Other museums were a direct outgrowth of expositions held in the United States as well. In March 1873, the Pennsylvania state legislature passed legislation for the construction of Memorial Hall, which was to serve as the art gallery of the exposition. In May 1877, the Pennsylvania Museum and School of Industrial Art was opened. This museum was the predecessor of the modern Philadelphia Art Museum. In Chicago, the Field Museum of Natural History was created as a direct outgrowth of the World’s Columbian Exposition, as was the St. Louis Art Museum after the Louisiana Purchase Exposition.

Although the role of the educational exhibits at the international expositions as a force for innovation and educational transfer was important, the exhibits are also interesting in terms of how they reflected issues of cultural hegemony and domination during the same period. Western education, particularly technological and industrial education, was presented in the exhibits, and by educational leaders at the expositions, as a force for civilizing less “developed” countries and people.

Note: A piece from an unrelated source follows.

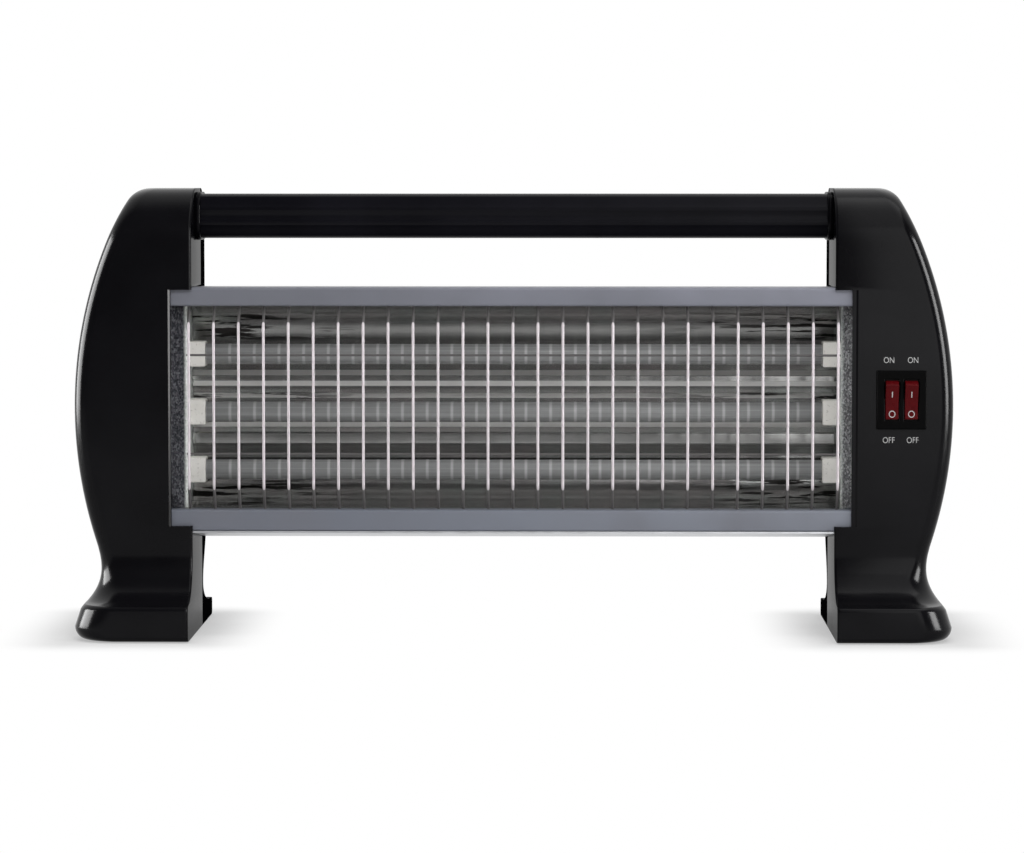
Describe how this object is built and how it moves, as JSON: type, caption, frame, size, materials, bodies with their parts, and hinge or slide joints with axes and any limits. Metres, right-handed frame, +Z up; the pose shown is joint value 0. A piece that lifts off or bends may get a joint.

Much of the rhetoric of the educational exhibits emphasized bringing civilization to colonized populations. At each new exposition, this theme became increasingly emphasized, culminating with the 1904 Louisiana Purchase Exposition in St. Louis. The schooling of Native American populations, for example, was a major theme of the exhibits in 1893 at the World’s Columbian Exposition. The education of students in the newly acquired American protectorate of the Philippines was similarly emphasized as a subject in the educational exhibits at St. Louis in 1904, including the running of a demonstration school.


  1. Provenzo, E. F., Jr. (1976). Education and the Louisiana Purchase Exposition. Missouri Historical Society Bulletin, 32(2), 99–109.
  2. Provenzo, E. F., Jr. (1979). The educational museum of the St. Louis public schools. Missouri Historical Society Bulletin, 35(3), 147–153.